[Start STORED ROWS]
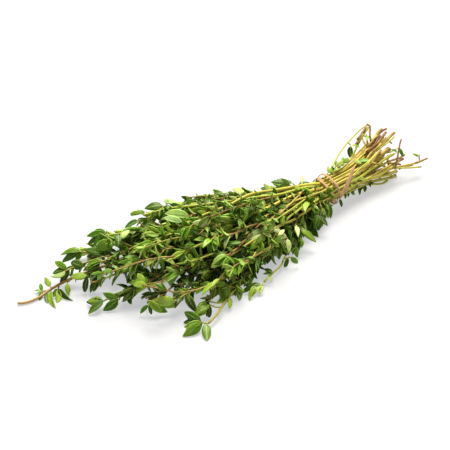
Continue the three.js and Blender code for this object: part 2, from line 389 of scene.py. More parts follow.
# Two thin stems, by the share of the full girth that they have. One is young and green: it ages only
# so far towards its tip, and its tint is among the greenest. The one that lies bare has the middle tint.
# All others stop so many points short of their tip, inside its leaves.
THIN_STEMS = {0: 0.7, 28: 0.62}
GREEN_STEMS = {0: 0.4}
GREENEST = 0.15
MIDDLE_TINT = 0.5
TIP_HIDDEN = 2

# A thin side stem that runs back beside each one towards its cut, in every row but the lowest.
SIDE_STEM_AT = (18, 30)
SIDE_STEM_LENGTH = (10, 18)
SIDE_STEM_SLANTS = (0.15, 0.3)
SIDE_STEM_RADIUS = 0.42

# Twigs near the cuts: the stem that bears each, its first and last radius, its age and tint, and its way
# from the tie.
TWIGS = [
    (28, 0.75, 0.6, 0.02, 1.0, [(29, 8.6, 22.4), (32, 9, 23.4), (35.5, 9.9, 24.8), (39.3, 11.2, 26.4)]),
    (23, 0.42, 0.35, 0.14, 0.1, [(4.3, 4.2, 17), (9, 6.2, 18.4), (14.8, 8.3, 19.8), (22, 10.4, 21.3),
     (30, 11.8, 23), (36, 12.4, 24.4), (40.5, 12.2, 25.4)]),
    (27, 0.75, 0.7, 0.02, 1.0, [(28, 2, 18), (33.5, 1, 20), (39, 2.1, 21), (45, 3.2, 23)]),
    (22, 0.7, 0.5, 0.06, 0.7, [(24, -1, 15.5), (28.5, 0, 17.5), (33.5, -0.9, 20), (38, 0.5, 20.5)]),
    (19, 0.55, 0.35, 0.02, 1.0, [(29, -3, 14), (33, -2.9, 16.5), (37, -2.4, 17.4), (40.4, -2, 18)]),
    (28, 0.6, 0.35, 0.02, 1.0, [(39.3, 11.2, 26.6), (39.6, 9.6, 26.4), (38.6, 8.3, 24), (35.8, 6.5, 20)]),
    (11, 0.5, 0.4, 0.02, 1.0, [(38, -9, 9), (39, -9, 13), (41, -8, 16), (44, -6.6, 21), (46.5, -5.5, 22)]),
    (19, 0.5, 0.45, 0.02, 1.0, [(36.2, 0.1, 14), (39, -0.4, 15), (42.7, -0.6, 16.5)]),
    (27, 0.7, 0.5, 0.02, 1.0, [(30, 2.6, 17.6), (38, 4.6, 20), (45, 6.4, 22), (49.5, 5.2, 23.2)]),
    (25, 0.8, 0.7, 0.02, 1.0, [(28, 1, 16), (36, 3.4, 17.4), (44, 6.4, 18.4), (47.5, 8.6, 19)]),
    (6, 0.45, 0.3, 0.03, 0.8, [(47, -5.2, 4.4), (51, -7, 5), (55, -9.4, 5.4)]),
    (26, 0.6, 0.5, 0.04, 0.9, [(31, 4.4, 19), (36, 4, 21.2), (40.5, 5, 22)]),
    (23, 0.6, 0.4, 0.02, 1.0, [(26, 7.6, 20.6), (31, 8.6, 22.8), (35, 9.6, 24.6)]),
]

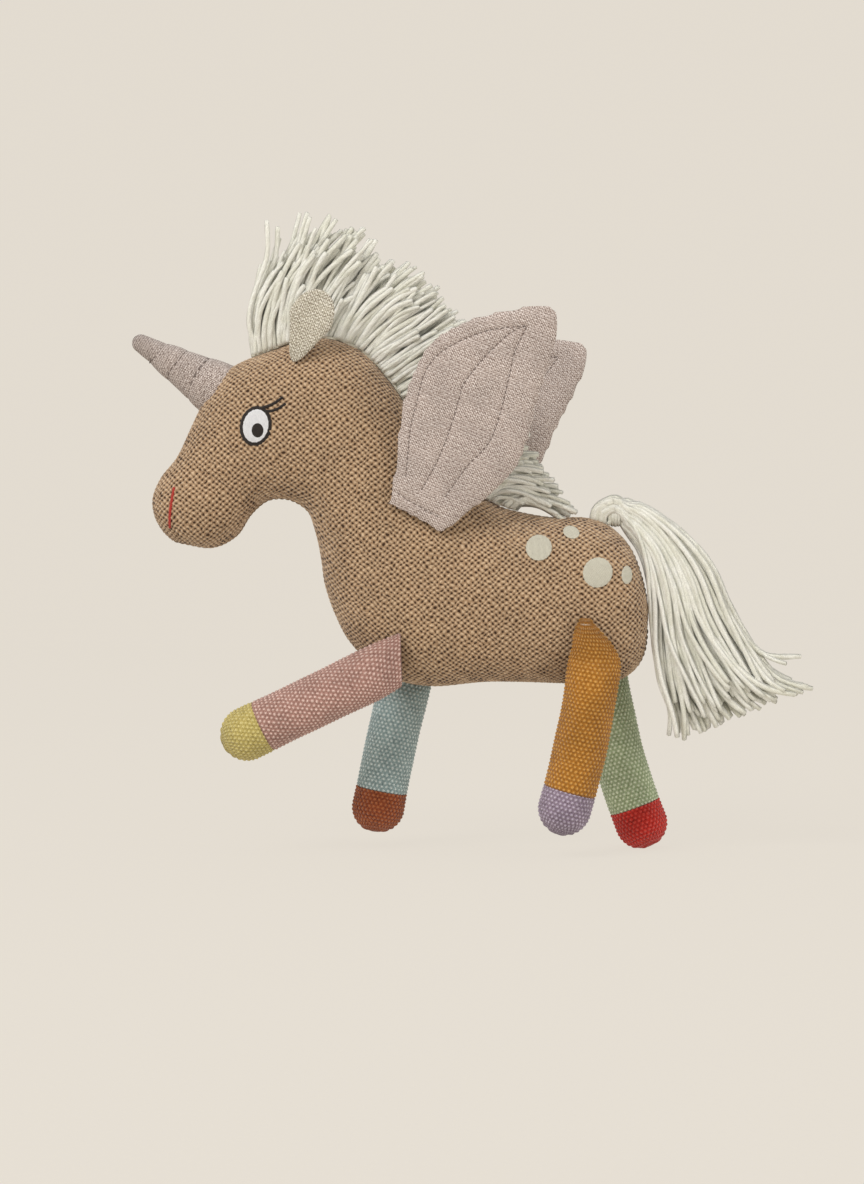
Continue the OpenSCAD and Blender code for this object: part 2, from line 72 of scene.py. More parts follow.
def curve_through(rows, s):
    """The same smooth curve through rows of numbers as in the CAD source, at the places s."""
    rows = np.asarray(rows, float)
    s = np.asarray(s, float)
    last = len(rows) - 1
    i = np.clip(np.floor(s).astype(int), 0, last - 1)
    t = (s - i)[:, None]
    p0, p1, p2, p3 = (rows[np.clip(i + k, 0, last)] for k in (-1, 0, 1, 2))
    return 0.5 * (2 * p1 + (p2 - p0) * t + (2 * p0 - 5 * p1 + 4 * p2 - p3) * t ** 2
                  + (3 * p1 - p0 - 3 * p2 + p3) * t ** 3)


def resample(points, count):
    """Points at even distances along a line of points."""
    points = np.asarray(points, float)
    along = np.concatenate([[0], np.cumsum(np.linalg.norm(np.diff(points, axis=0), axis=1))])
    want = np.linspace(0, along[-1], count)
    return np.stack([np.interp(want, along, points[:, k]) for k in range(points.shape[1])], 1)


def smooth_line(points, count, fine=60):
    """Points at even distances along the smooth curve through a few points."""
    return resample(curve_through(points, np.linspace(0, len(points) - 1, fine)), count)


def unit(vectors):
    return vectors / np.maximum(np.linalg.norm(vectors, axis=-1, keepdims=True), 1e-9)


def line_length(points):
    return np.linalg.norm(np.diff(points, axis=0), axis=1).sum()


# ---- Materials ----

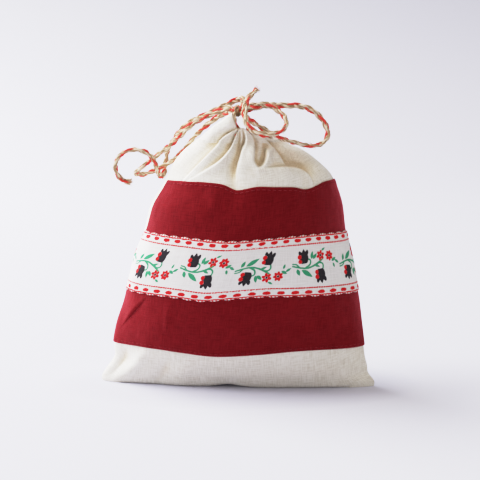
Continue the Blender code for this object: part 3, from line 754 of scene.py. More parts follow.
def plait(name, points, seed=0, begin=0.0, twist=0.5, fray=(), start=(0.0, 0.0, 1.0), step=0.42, mats=(JUTE_TAN, JUTE_CREAM, JUTE_RED)):
    """A three-strand jute plait along a route. Each strand is three yarns twisted together. fray lists the ends that come undone."""
    line, s = route(points, step)
    t, a, b = frames(line, start)
    rng = np.random.RandomState(seed)
    turn = twist * (s / 40.0) + 0.35 * noise(s / 22.0, s * 0 + 3, seed)
    ca, sa = np.cos(turn)[:, None], np.sin(turn)[:, None]
    a, b = a * ca + b * sa, b * ca - a * sa
    yarns = Yarns()
    loose = np.zeros(len(s))
    for end in fray:
        d = s if end == 0 else s[-1] - s
        loose = np.maximum(loose, 1.0 - smoothstep(d / 5.0))
    for strand in range(3):
        phase = 2 * np.pi * ((s + begin) / PITCH + strand / 3.0)
        wide = 0.84 * np.sin(phase) * (1.0 + 0.06 * noise(s / 5.0, s * 0 + strand, seed + 5))
        deep = 0.40 * np.sin(2 * phase)
        core = line + a * wide[:, None] + b * deep[:, None]
        for k in range(4):
            spin = 2 * np.pi * (s / 7.5 + k / 4.0) + strand * 1.1 + 0.5 * noise(s / 6.0, s * 0 + k, seed + 8)
            away = 0.40 * (1.0 + 0.20 * noise(s / 3.0, s * 0 + k + 4 * strand, seed + 2))
            splay = loose * (0.30 + 0.25 * rng.uniform(-1, 1))
            direction = rng.uniform(0, 2 * np.pi)
            path = core + a * (away * np.cos(spin) + splay * np.cos(direction))[:, None] + b * (away * np.sin(spin) + splay * np.sin(direction))[:, None]
            radius = 0.355 * (1.0 + 0.16 * noise(s / 2.0, s * 0 + k + 7 * strand, seed + 4)) * (1.0 - 0.25 * loose)
            yarns.tube(path, radius, MIX[strand][k], 6, s)
    # loose fibres that stand off the plait
    total = s[-1]
    for _ in range(int(total * 2.0)):
        at = rng.uniform(0, len(s) - 1)
        i = int(at)
        ang = rng.uniform(0, 2 * np.pi)
        out = a[i] * math.cos(ang) + b[i] * math.sin(ang)
        side = np.cross(t[i], out)
        length = rng.uniform(0.8, 2.6)
        lean = rng.uniform(-1, 1)
        p0 = line[i] + out * 1.05
        q = np.linspace(0, 1, 5)[:, None]
        path = p0 + (out * 0.42 * q + t[i] * lean * 0.9 * q + side * rng.uniform(-0.5, 0.5) * q * q) * length
        yarns.tube(path, 0.06 * (1 - 0.7 * q[:, 0]), int(rng.choice([0, 0, 1, 1, 2], p=[0.4, 0.15, 0.25, 0.1, 0.1])), 3)
    for end in fray:
        tip, way = (line[0], -t[0]) if end == 0 else (line[-1], t[-1])
        i = 0 if end == 0 else len(s) - 1
        for _ in range(46):
            ang, far = rng.uniform(0, 2 * np.pi), rng.uniform(0, 1.5)
            out = a[i] * math.cos(ang) + b[i] * math.sin(ang)
            length = rng.uniform(0.7, 1.9)
            q = np.linspace(0, 1, 6)[:, None]
            path = tip - way * 0.8 + out * far + way * length * q + out * (0.55 * far) * q * q + np.cross(way, out) * rng.uniform(-0.6, 0.6) * q * q
            yarns.tube(path, 0.09 * (1 - 0.6 * q[:, 0]), int(rng.choice([0, 1, 2], p=[0.5, 0.33, 0.17])), 4)
    return yarns.object(name, mats), line * MM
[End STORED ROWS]
#### TASK INSTRUCTIONS:
Count each line above in which the string "scene" appears, then state only the total.

#### FINISHED TASK:
3